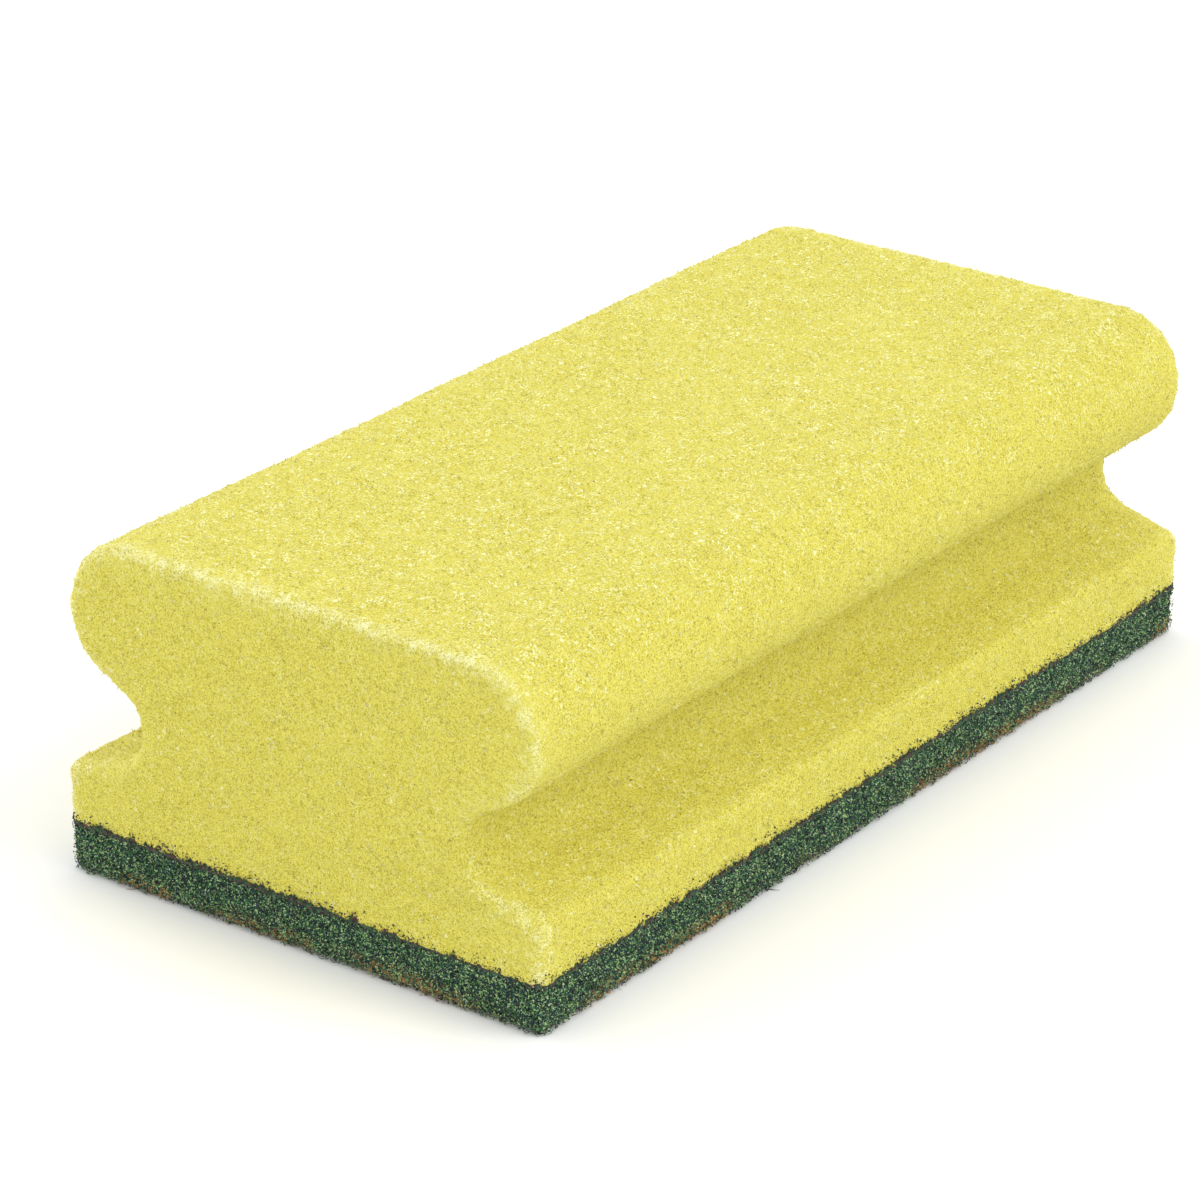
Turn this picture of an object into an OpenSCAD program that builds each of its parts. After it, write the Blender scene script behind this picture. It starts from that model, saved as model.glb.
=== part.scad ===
// Cleaning sponge: a foam grip block with a finger groove along each side,
// bonded by a thin adhesive film to an abrasive fibre pad under it.
// Millimetres. The origin is at the middle of the pad's underside, with X along
// the sponge, Y across it and Z up.

/* [Overall] */
// Length of the sponge, along X
sponge_l = 140; // [90:1:180]
// Width of the pad and of the foam's foot, along Y
foot_w = 70; // [56:1:90]
// Radius, seen from above, of the corners at the ends
corner_r = 1.5; // [0.5:0.25:6]

/* [Scouring pad] */
// Thickness of the fibre pad
pad_t = 6.3; // [3:0.1:12]
// Radius worn on the pad's lower edges
pad_edge_r = 1.2; // [0.4:0.1:2.5]

/* [Adhesive film] */
// Thickness of the adhesive between pad and foam
film_t = 0.3; // [0.1:0.05:1]

/* [Foam block] */
// Height of the foam, from the adhesive to the top face
foam_h = 37.4; // [33:0.1:60]
// How far each side of the head stands in from the foot's side
head_set_in = 1; // [0:0.25:4]
// Radius of the head's shoulders
shoulder_r = 9; // [6:0.25:12]
// Softened radius of the top face's two end edges
end_edge_r = 1.5; // [0.5:0.25:4]

/* [Finger grooves] */
// Depth of each groove, from the head's side to the neck
groove_depth = 10.5; // [6:0.25:18]
// Radius of each groove
groove_r = 5; // [3:0.25:8]
// Straight length between a shoulder and its groove
flank_l = 3.5; // [0:0.25:6]
// Fall of the foot's upper face, away from the groove, in degrees
foot_slope = 15.5; // [5:0.5:30]
// Radius of the foot's upper edge
foot_edge_r = 0.5; // [0.25:0.25:2]

/* [Hidden] */
$fn = 96;

foam_yellow = [0.93, 0.87, 0.30];
pad_green = [0.13, 0.29, 0.22];
film_green = [0.08, 0.14, 0.10];

film_z = pad_t;
foam_z = film_z + film_t;
sponge_h = foam_z + foam_h;
head_w = foot_w - 2 * head_set_in;
// Room by which a cutting or bounding shape runs past what it bounds
spare = 10;

// Centres of the section's circles, as [across, up] from the adhesive's top face.
// A shoulder and its groove bend opposite ways and share one straight flank, so
// their centres lie the hypotenuse of both radii and that flank apart.
shoulder_c = [head_w / 2 - shoulder_r, foam_h - shoulder_r];
groove_y = head_w / 2 - groove_depth + groove_r;
centres_d = norm([shoulder_r + groove_r, flank_l]);
centres_dy = groove_y - shoulder_c[0];
groove_c = [groove_y, shoulder_c[1] - sqrt(centres_d ^ 2 - centres_dy ^ 2)];

// Direction in which the flank faces, seen from the shoulder's centre
flank_a = -acos(centres_dy / centres_d) + atan2(flank_l, shoulder_r + groove_r);
flank_n = [cos(flank_a), sin(flank_a)];
// Direction in which the foot's upper face looks
slope_n = [sin(foot_slope), cos(foot_slope)];
// The foot's edge circle lies under that face, which is tangent to the groove
foot_edge_y = foot_w / 2 - foot_edge_r;
foot_edge_c = [
    foot_edge_y,
    groove_c[1] - (groove_r + foot_edge_r + slope_n[0] * (foot_edge_y - groove_y)) / slope_n[1]
];

// The side of the section where across is positive, without its round stretches
module half_core() {
    polygon([
        [0, 0],
        [foot_w / 2, 0],
        [foot_w / 2, foot_edge_c[1]],
        foot_edge_c,
        foot_edge_c + foot_edge_r * slope_n,
        groove_c - groove_r * slope_n,
        groove_c,
        groove_c - groove_r * flank_n,
        shoulder_c + shoulder_r * flank_n,
        shoulder_c,
        [shoulder_c[0], foam_h],
        [0, foam_h]
    ]);
}

// One side of the foam's section: the head, the groove and the foot
module half_section() {
    difference() {
        union() {
            half_core();
            translate(shoulder_c) circle(r = shoulder_r);
            translate(foot_edge_c) circle(r = foot_edge_r);
        }
        translate(groove_c) circle(r = groove_r);
    }
}

// The foam's whole section
module foam_section() {
    half_section();
    mirror([1, 0]) half_section();
}

// A rectangle about the origin with four round corners
module round_rectangle(size, r) {
    square([size[0], size[1] - 2 * r], center = true);
    square([size[0] - 2 * r, size[1]], center = true);
    for (x = [-1, 1], y = [-1, 1])
        translate([x * (size[0] / 2 - r), y * (size[1] / 2 - r)]) circle(r = r);
}

// A prism of the sponge's length and width w, from z up by h, with the cut corners
module cut_prism(w, z, h) {
    translate([0, 0, z]) linear_extrude(height = h) round_rectangle([sponge_l, w], corner_r);
}

// A slab lying along Y, round along its four edges, with its upper ones at z = top
module slab_along_y(size_x, top, h, r) {
    translate([0, foot_w / 2 + spare, top - h / 2])
        rotate([90, 0, 0])
            linear_extrude(height = foot_w + 2 * spare) round_rectangle([size_x, h], r);
}

// The same, lying along X
module slab_along_x(size_y, top, h, r) {
    translate([-sponge_l / 2 - spare, 0, top - h / 2])
        rotate([90, 0, 90])
            linear_extrude(height = sponge_l + 2 * spare) round_rectangle([size_y, h], r);
}

// The abrasive pad, with its lower edges worn round
module scouring_pad() {
    color(pad_green)
        intersection() {
            cut_prism(foot_w, 0, pad_t);
            slab_along_y(sponge_l, pad_t + spare, pad_t + spare, pad_edge_r);
            slab_along_x(foot_w, pad_t + spare, pad_t + spare, pad_edge_r);
        }
}

// The adhesive, flush with the cut sides
module adhesive_film() {
    color(film_green) cut_prism(foot_w, film_z, film_t);
}

// The foam block: foot and head each end in round corners of their own width, and
// the ends of the top face are softened
module foam_body() {
    color(foam_yellow)
        intersection() {
            translate([-sponge_l / 2, 0, foam_z])
                rotate([90, 0, 90]) linear_extrude(height = sponge_l) foam_section();
            union() {
                cut_prism(foot_w, foam_z, groove_c[1]);
                cut_prism(head_w, foam_z + groove_c[1], foam_h - groove_c[1]);
            }
            slab_along_y(sponge_l, sponge_h, foam_h + spare, end_edge_r);
        }
}

scouring_pad();
adhesive_film();
foam_body();
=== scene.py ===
"""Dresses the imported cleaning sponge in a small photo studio: foam block, adhesive and scouring pad.

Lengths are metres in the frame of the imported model: X along the sponge, Y across it, and Z up from the
underside of the pad.
"""

import logging
import math
from dataclasses import dataclass, field
from enum import Enum
from itertools import product
from typing import NamedTuple

import bpy
import numpy as np
from mathutils import Matrix, Vector
from numpy.typing import NDArray


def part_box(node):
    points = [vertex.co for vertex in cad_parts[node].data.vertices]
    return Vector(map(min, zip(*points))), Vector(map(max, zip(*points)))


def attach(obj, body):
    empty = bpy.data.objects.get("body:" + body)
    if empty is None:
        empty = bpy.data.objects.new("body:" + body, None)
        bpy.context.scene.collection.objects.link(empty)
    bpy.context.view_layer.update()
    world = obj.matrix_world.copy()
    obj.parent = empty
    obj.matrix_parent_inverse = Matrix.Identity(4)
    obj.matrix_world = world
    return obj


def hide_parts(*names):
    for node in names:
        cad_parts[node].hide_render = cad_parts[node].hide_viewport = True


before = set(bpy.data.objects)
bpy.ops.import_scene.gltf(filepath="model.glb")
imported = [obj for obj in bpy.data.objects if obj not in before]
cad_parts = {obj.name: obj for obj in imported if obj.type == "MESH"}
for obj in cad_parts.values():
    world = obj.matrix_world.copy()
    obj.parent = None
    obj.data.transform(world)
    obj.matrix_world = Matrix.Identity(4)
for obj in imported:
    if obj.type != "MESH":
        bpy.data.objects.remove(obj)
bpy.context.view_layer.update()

Points = NDArray[np.float64]
Faces = NDArray[np.int64]
Range = tuple[float, float]
Colour = tuple[float, float, float]
Socket = bpy.types.NodeSocket
Feed = Socket | float | tuple[float, ...]
Feeds = dict[str | int, Feed]
Material = bpy.types.Material
Draws = np.random.Generator

log = logging.getLogger("sponge")

MM = 0.001
HAIR = 0.01 * MM
TINY = 1e-12
CORNER_R = 1.5 * MM
UP = np.array([0.0, 0.0, 1.0])
THREE_WAYS = np.radians([0.0, 120.0, 240.0])
ARC_POINTS = 64
NOISE_VALUES = 8192
NOISE_SHIFT = 1000.0
NOISE_PRIMES = np.array([73856093, 19349663, 83492791])
BAKE_MAP = "OFBake"


class Body(Enum):
    """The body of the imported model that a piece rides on."""

    ROOT = "root"


class Slot(Enum):
    """The material slot of the record that a piece takes its finish from."""

    FOAM = "foam"
    ADHESIVE = "adhesive"
    FIBRE_PAD = "fibre_pad"


class Lay(Enum):
    """Where on the scouring pad a batch of fibres lies."""

    RIM = "rim"
    SOLE = "sole"


class Span(NamedTuple):
    """A stretch of values, and the stretch that it is mapped onto."""

    low: float
    high: float
    first: float = 0.0
    last: float = 1.0


class Layer(NamedTuple):
    """One layer of a surface's unevenness."""

    depth: float
    pitch: float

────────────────

**Stated task:** Quote exactly the stretch of lines above that starts at the first one and ends at the line with "foot_edge_r = 0.5; // [0.25:0.25:2]", and nothing beyond it.

**The reply:**
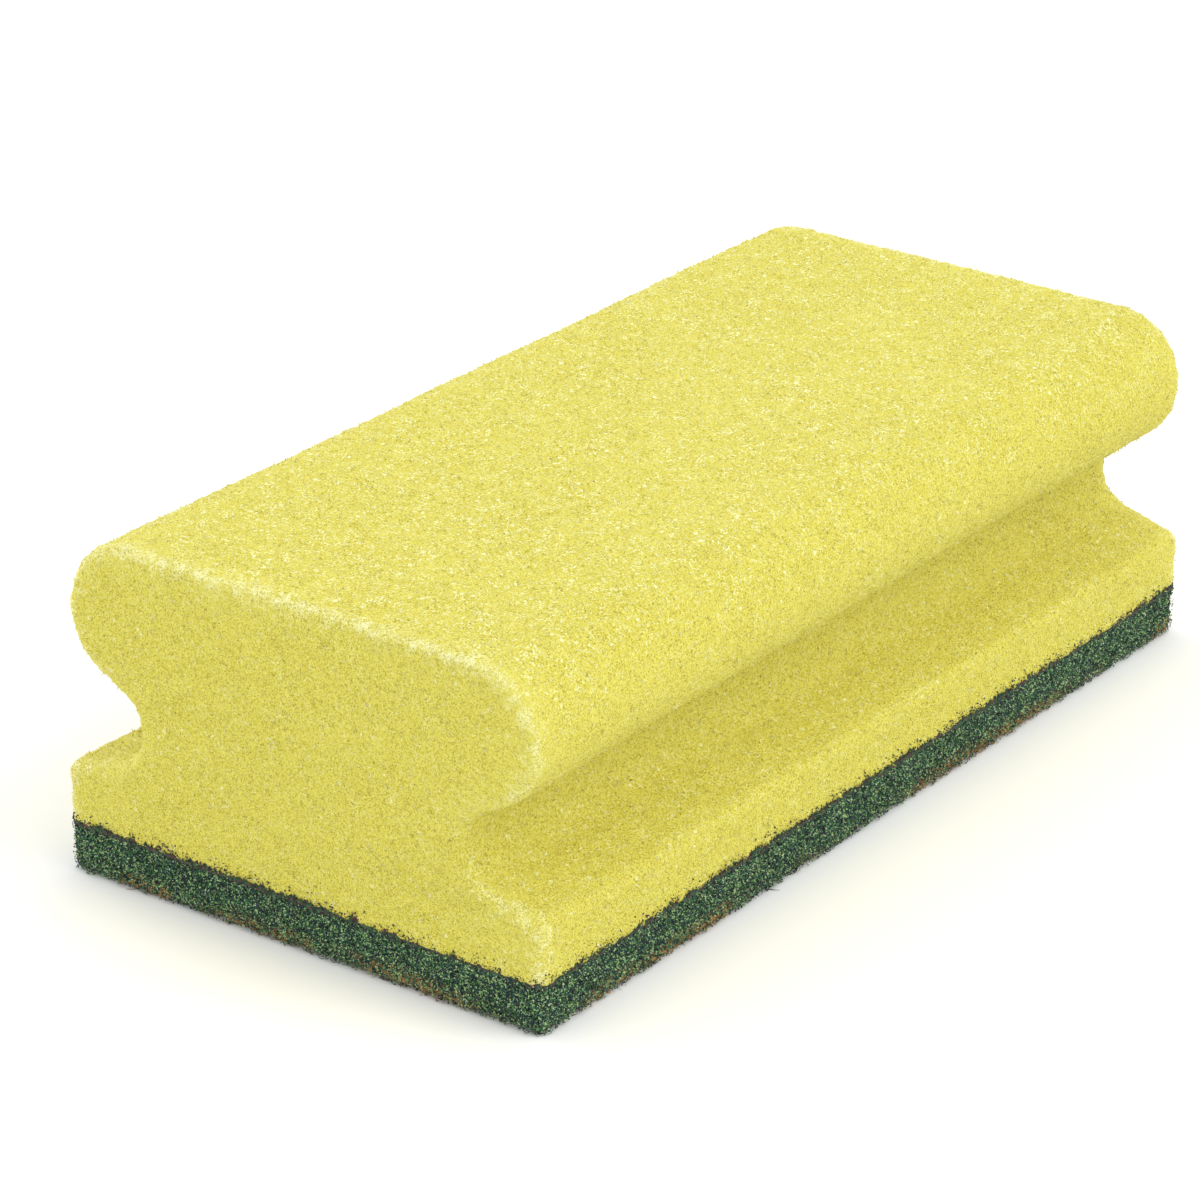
Turn this picture of an object into an OpenSCAD program that builds each of its parts. After it, write the Blender scene script behind this picture. It starts from that model, saved as model.glb.
=== part.scad ===
// Cleaning sponge: a foam grip block with a finger groove along each side,
// bonded by a thin adhesive film to an abrasive fibre pad under it.
// Millimetres. The origin is at the middle of the pad's underside, with X along
// the sponge, Y across it and Z up.

/* [Overall] */
// Length of the sponge, along X
sponge_l = 140; // [90:1:180]
// Width of the pad and of the foam's foot, along Y
foot_w = 70; // [56:1:90]
// Radius, seen from above, of the corners at the ends
corner_r = 1.5; // [0.5:0.25:6]

/* [Scouring pad] */
// Thickness of the fibre pad
pad_t = 6.3; // [3:0.1:12]
// Radius worn on the pad's lower edges
pad_edge_r = 1.2; // [0.4:0.1:2.5]

/* [Adhesive film] */
// Thickness of the adhesive between pad and foam
film_t = 0.3; // [0.1:0.05:1]

/* [Foam block] */
// Height of the foam, from the adhesive to the top face
foam_h = 37.4; // [33:0.1:60]
// How far each side of the head stands in from the foot's side
head_set_in = 1; // [0:0.25:4]
// Radius of the head's shoulders
shoulder_r = 9; // [6:0.25:12]
// Softened radius of the top face's two end edges
end_edge_r = 1.5; // [0.5:0.25:4]

/* [Finger grooves] */
// Depth of each groove, from the head's side to the neck
groove_depth = 10.5; // [6:0.25:18]
// Radius of each groove
groove_r = 5; // [3:0.25:8]
// Straight length between a shoulder and its groove
flank_l = 3.5; // [0:0.25:6]
// Fall of the foot's upper face, away from the groove, in degrees
foot_slope = 15.5; // [5:0.5:30]
// Radius of the foot's upper edge
foot_edge_r = 0.5; // [0.25:0.25:2]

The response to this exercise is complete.